Après l’armistice, de Goÿs est promu au grade de lieutenant-colonel. Il sera affecté en Turquie pour y vendre du matériel français, puis en Roumanie, en qualité d’attaché militaire. Au cours des années 1920, il prend part à un raid au-dessus du Sahara, avec l’objectif d’ouvrir de nouvelles lignes aériennes et promouvoir l’aviation. Nommé général en 1926, il occupera différents postes au ministère de l’Air, puis prendra le commandement de la 2e Division aérienne de Paris. En 1933, il est chargé de l’inspection de l’Aviation de Défense, écoles et de la direction du centre d’études de ce qui deviendra l’armée de l’Air.

Mis à la retraite en 1937, le général de Goÿs fera encore parler de lui au cours de l’Occupation, en participant activement à un réseau de la Résistance.

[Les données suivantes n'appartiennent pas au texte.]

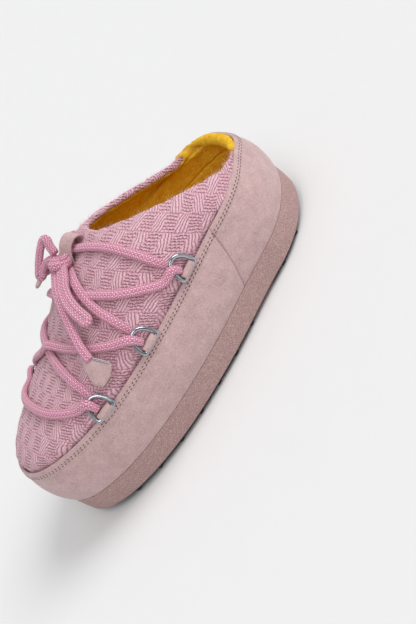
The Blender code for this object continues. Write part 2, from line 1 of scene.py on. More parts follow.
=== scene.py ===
"""Looks of the knit mule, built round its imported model."""

import math

import bpy
import numpy as np
from mathutils import Matrix, Vector


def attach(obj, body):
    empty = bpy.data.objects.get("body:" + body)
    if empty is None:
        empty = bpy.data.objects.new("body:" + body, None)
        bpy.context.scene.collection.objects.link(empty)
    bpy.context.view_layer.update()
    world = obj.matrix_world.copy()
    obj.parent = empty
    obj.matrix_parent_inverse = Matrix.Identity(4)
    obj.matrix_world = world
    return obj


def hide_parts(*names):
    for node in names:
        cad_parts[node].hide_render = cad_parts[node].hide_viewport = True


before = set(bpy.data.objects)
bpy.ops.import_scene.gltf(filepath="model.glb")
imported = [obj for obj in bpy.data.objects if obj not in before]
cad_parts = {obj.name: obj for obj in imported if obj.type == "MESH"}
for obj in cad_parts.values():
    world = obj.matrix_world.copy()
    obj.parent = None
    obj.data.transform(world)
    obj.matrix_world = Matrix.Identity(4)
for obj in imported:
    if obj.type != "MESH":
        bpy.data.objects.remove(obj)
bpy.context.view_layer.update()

# Sizes in metres, the same as the model's
SOLE_LENGTH = 0.2755
HEEL_WIDTH = 0.1138
BALL_WIDTH = 0.1238
HEEL_ROUND = 0.067
TOE_ROUND = 0.137
HEEL_POWER = 1.94
TOE_POWER = 2.21
TOE_SPRING = 0.0036
TOE_SPRING_LENGTH = 0.105
HEEL_SPRING = 0.0042
HEEL_SPRING_LENGTH = 0.044
BAND_BOTTOM = 0.0038
BAND_TOP = 0.0222
INSOLE_BOTTOM = 0.0317
INSOLE_THICKNESS = 0.0050
BAND_PROUD = 0.0008
WALL_BULGE = 0.0042
SUEDE_THICKNESS = 0.0022
UPPER_WALL = 0.0040
GAP = 0.0003
COLLAR_BACK = 0.0065
COLLAR_WIDEST = 0.0320
COLLAR_FRONT = 0.1125
COLLAR_WIDTH = 0.0720
COLLAR_POWER = 2.4
COLLAR_SWING = 1.7
HEEL_HEIGHT = 0.0679
INSTEP_HEIGHT = 0.1176
RIM_OUT = 0.0050
RIM_DROP = 0.0015
KNIT_POWER = 2.05
TOE_NOSE = 0.0300
KNIT_FROM = 0.014
KNIT_FULL = 0.036
FIELD_FROM = 0.030
FIELD_FULL = 0.070
COUNTER_SEAM_TOP = 0.0732
COUNTER_SEAM_FOOT = 0.0918
RING_PLACES = (0.1045, 0.1580, 0.2105)
RING_WIDTH = 0.0185
RING_DEPTH = 0.0150
RING_WIRE = 0.0022
RING_CLEARANCE = 0.0008
RING_SHOULDER = 0.85
TAB_ROUND = 0.0050
LACE_WIDTH = 0.0062
PLATE_INSET = 0.0035
STUD_PITCH = 0.0154
STUD_EDGE = 0.0075
STUD_ROWS = (0.043, 0.066, 0.114, 0.137, 0.160, 0.183, 0.206, 0.229, 0.250)

# Columns: share of the sole length, height of the suede's top edge
SEAM_HEIGHTS = (
    (0.00, 0.0669),
    (0.07, 0.0669),
    (0.21, 0.0662),
    (0.48, 0.0642),
    (0.76, 0.0631),
    (1.00, 0.0671),
)

# Columns: share of the collar length, share of the climb from heel height to instep height
COLLAR_CLIMB = (
    (0.00, 0.000),
    (0.14, 0.000),
    (0.21, 0.026),
    (0.34, 0.168),
    (0.61, 0.512),
    (0.88, 0.860),
    (1.00, 1.000),
)

# Columns: share of the sole length, rise of the knit's crown above the suede's top edge
CROWN_RISE = (
    (0.41, 0.0533),
    (0.48, 0.0515),
    (0.57, 0.0450),
    (0.70, 0.0302),
    (0.81, 0.0228),
    (0.92, 0.0146),
    (1.00, 0.0100),
)


def lerp(a, b, share):
    return a + (b - a) * share


def smoothstep(share):
    share = np.clip(share, 0.0, 1.0)
    return share * share * (3 - 2 * share)


def read_table(rows, share):
    """Values at shares, on a smooth curve through the rows."""
    places = np.array([row[0] for row in rows])
    values = np.array([row[1] for row in rows])
    slopes = np.gradient(values, places)
    share = np.clip(share, places[0], places[-1])
    i = np.clip(np.searchsorted(places, share, side="right") - 1, 0, len(rows) - 2)
    width = places[i + 1] - places[i]
    t = (share - places[i]) / width
    start = (1 + 2 * t) * (1 - t) ** 2 * values[i] + t * (1 - t) ** 2 * width * slopes[i]
    end = t * t * (3 - 2 * t) * values[i + 1] - t * t * (1 - t) * width * slopes[i + 1]
    return start + end


def round_end(reach, power):
    return (1 - np.clip(reach, 0.0, 1.0) ** power) ** (1 / power)


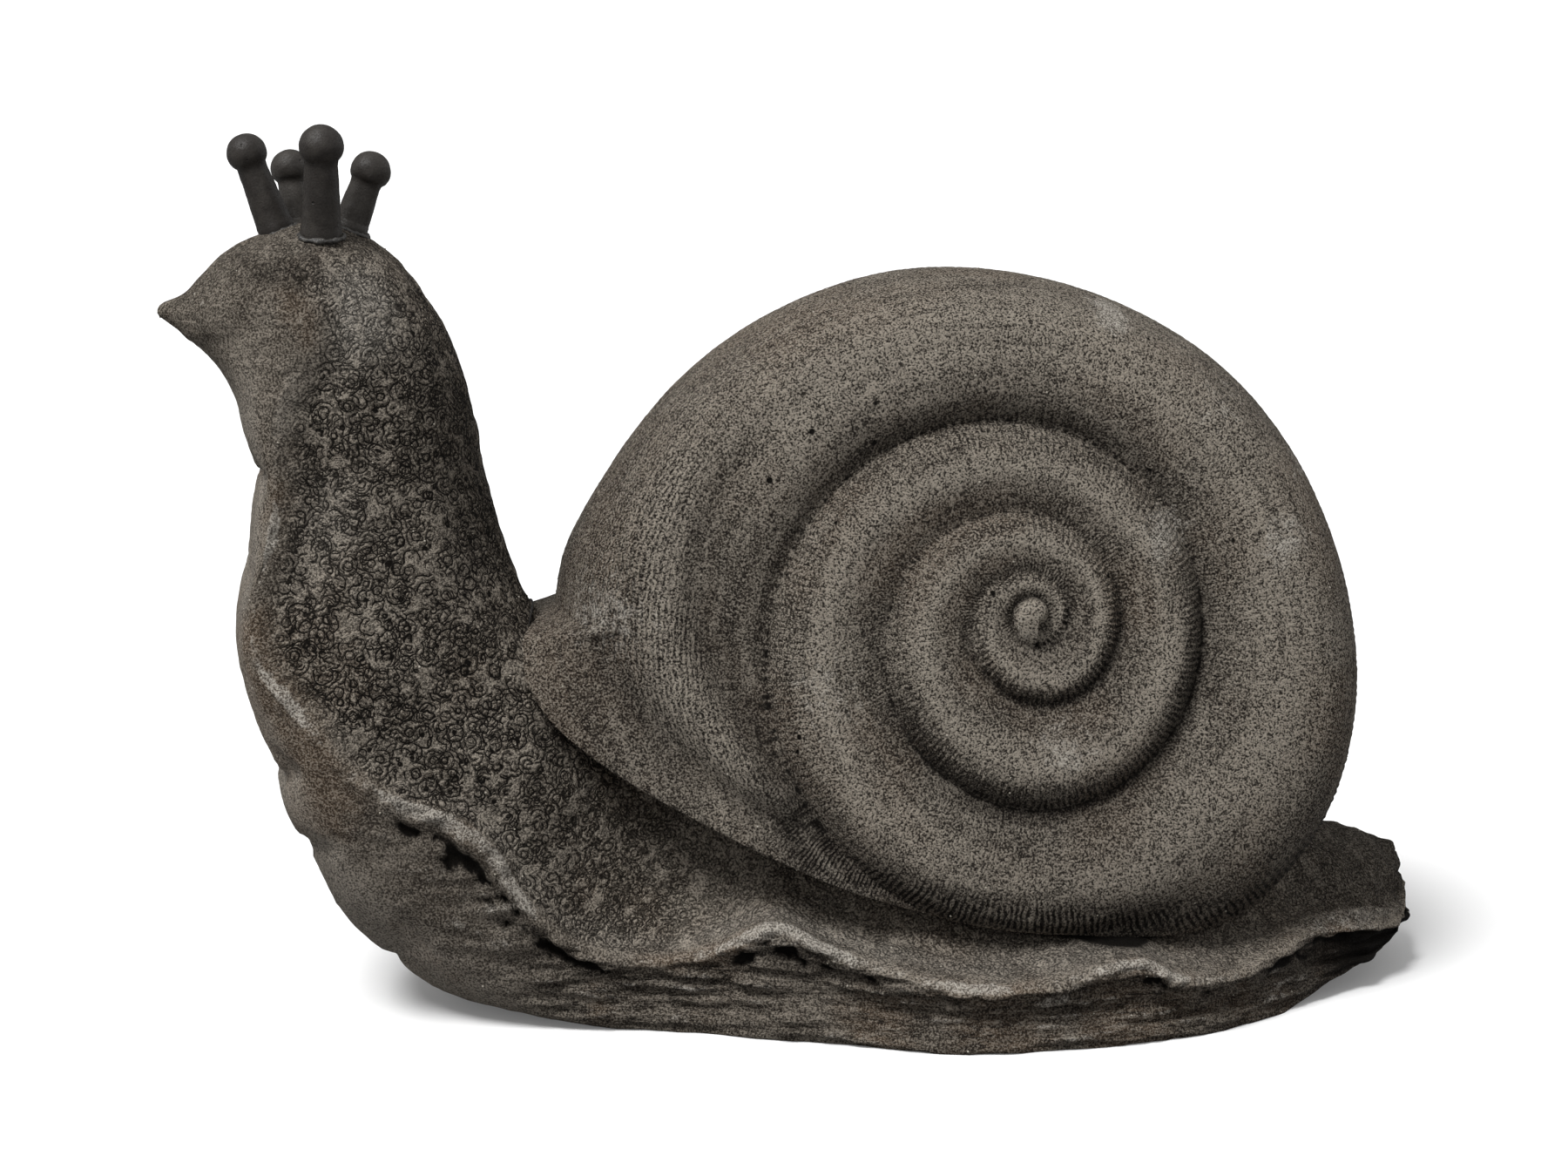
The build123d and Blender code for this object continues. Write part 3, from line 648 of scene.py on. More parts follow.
def makeBody(form):
    grid, u, v = bodyGrid(form)
    kind = np.interp(u, range(len(hoopShares)), [row[-1] for row in hoopShares])
    # where things are: on the frill's edge, on the wall below it, on the skin above it
    part = {"edge": bell(v, 4.0, 0.22), "wall": smooth(v, 1.9, 2.3) * smooth(v, 4.0, 3.7),
            "skin": smooth(v, 4.15, 4.6), "foot": smooth(kind, 1.0, 2.2), "tail": smooth(u, 5, 2),
            "breast": smooth(v, 2.6, 1.6) * smooth(u, 19, 22) * smooth(u, 36, 33)}
    normal = -gridNormals(np.concatenate([grid, grid[:, :1]], 1))[:, :-1]
    x, over = grid[..., 0], aboveSeat(grid[..., 0], grid[..., 2])
    over = over * smooth(x, -92, -80)
    # painted shade along the seam where the body runs under the shell
    seamShade = bell(over, 0.8, 2.2) * smooth(x, -95, -85) * smooth(v, 4.4, 5.0)
    move, cut, crest, flakes = bodyRelief(form, grid, u, v, part)
    values = bodyMasks(form, u, v, part, seamShade, cut, crest, flakes)
    # under the shell the body draws in, which leaves the seam that the painted shade darkens; nothing goes
    # below the floor
    grid = grid + normal * move[..., None]
    grid[..., 1] *= 1 - form["tuckShare"] * (smooth(over, -0.5, 7) * smooth(v, 4.4, 5.2))
    grid[..., 2] = np.maximum(grid[..., 2], 0)
    index = closedIndex(*grid.shape[:2])
    points, faces = grid.reshape(-1, 3), gridFaces(index).tolist()
    for row, outward in ((0, 1.6), (len(grid) - 1, -1.2)):
        points = closeEnd(row, outward, grid[row], index[row], points, faces, values)
    return newPiece("snailBody", points, faces, values)


# shell: a stepped spiral in relief on both sides of a wedge, cut along the seat

shellForm = {
    "radius": 110.0, "eyeX": 55.5, "eyeZ": 120.0, "poleLead": 3.0, "poleLift": 11.0, "poleRise": 5.6,
    "faceHalf": 47.0, "faceTaper": 14.0, "coneRise": 15.0, "coneRadius": 100.0, "crestRise": 9.5,
    "grooveRadius": 37.0, "grooveTip": 10.0, "outerGrowth": 1.8, "innerGrowth": 2.6, "faceLean": 0.2,
    "growthTurn": 0.25, "firstTurn": -2.25, "lastStart": 0.75, "lastBlend": 0.15, "lipTurns": (1.39, 1.58),
    "notchIn": (148, 151), "notchOut": (192, 182), "softReach": 0.055, "softSteps": 13,
    "turnSteps": 640, "rowSteps": 15, "rowPower": 0.9, "rimSteps": 10, "seatLift": 0.9,
    "ribPitch": 2.1, "ribDepth": 0.28, "grainSize": 3.5, "grainHeight": 0.22, "seed": 7,
    # pale places of painted light: X, spread, Z, spread in millimetres, amount
    "paintedLightSpots": ((90, 7, 218, 7, 0.9), (139, 9, 150, 9, 0.7), (150, 7, 170, 7, 0.5), (-42, 10, 216, 10, 0.6),
             (-68, 16, 130, 16, 0.5), (101, 9, 153, 9, 0.7), (66, 12, 89, 12, 0.5),
             (-5, 14, 108, 14, 0.45), (120, 12, 190, 12, 0.35)),
}
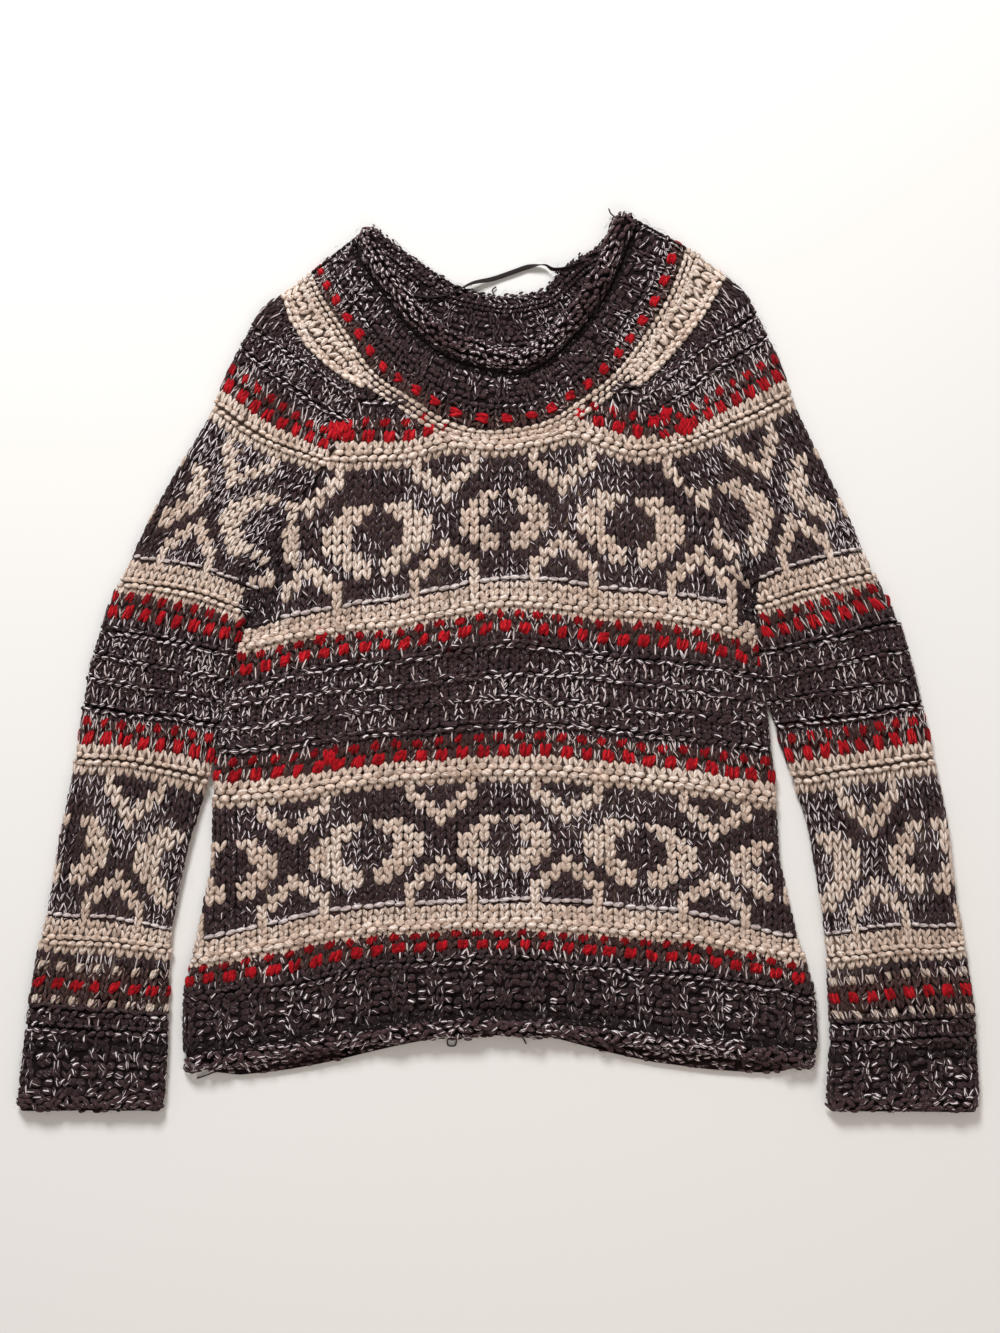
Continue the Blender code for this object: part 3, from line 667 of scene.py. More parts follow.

Doyen des généraux de l’armée de l’Air, il décède en 1967, à l’âge de 91 ans.

Le résultat du bombardement de l’usine BASF qu’il mena le 27 mai 1915 « aurait pu être encourageant », écrit le Centre d’études stratégiques aérospatiales (CESA) dans l’une de ses chroniques hebdomadaires [.pdf]. « Mais, poursuit-il, à partir de l’été 1915, les pertes subies face aux chasseurs et aux défenses anti-aériennes inquiètent le haut-commandement qui renonce au projet de créer une escadre forte de 50 appareils destinée à constituer la clé de voûte du bombardement stratégique. (…) L’aviation française de bombardement entre dès lors dans une longue période d’éclipse dont elle ne sortira que vers la fin de 1917, lorsque le colonel Duval, chef du Service aéronautique aux armées, en fera le fer de lance de sa future Division aérienne ».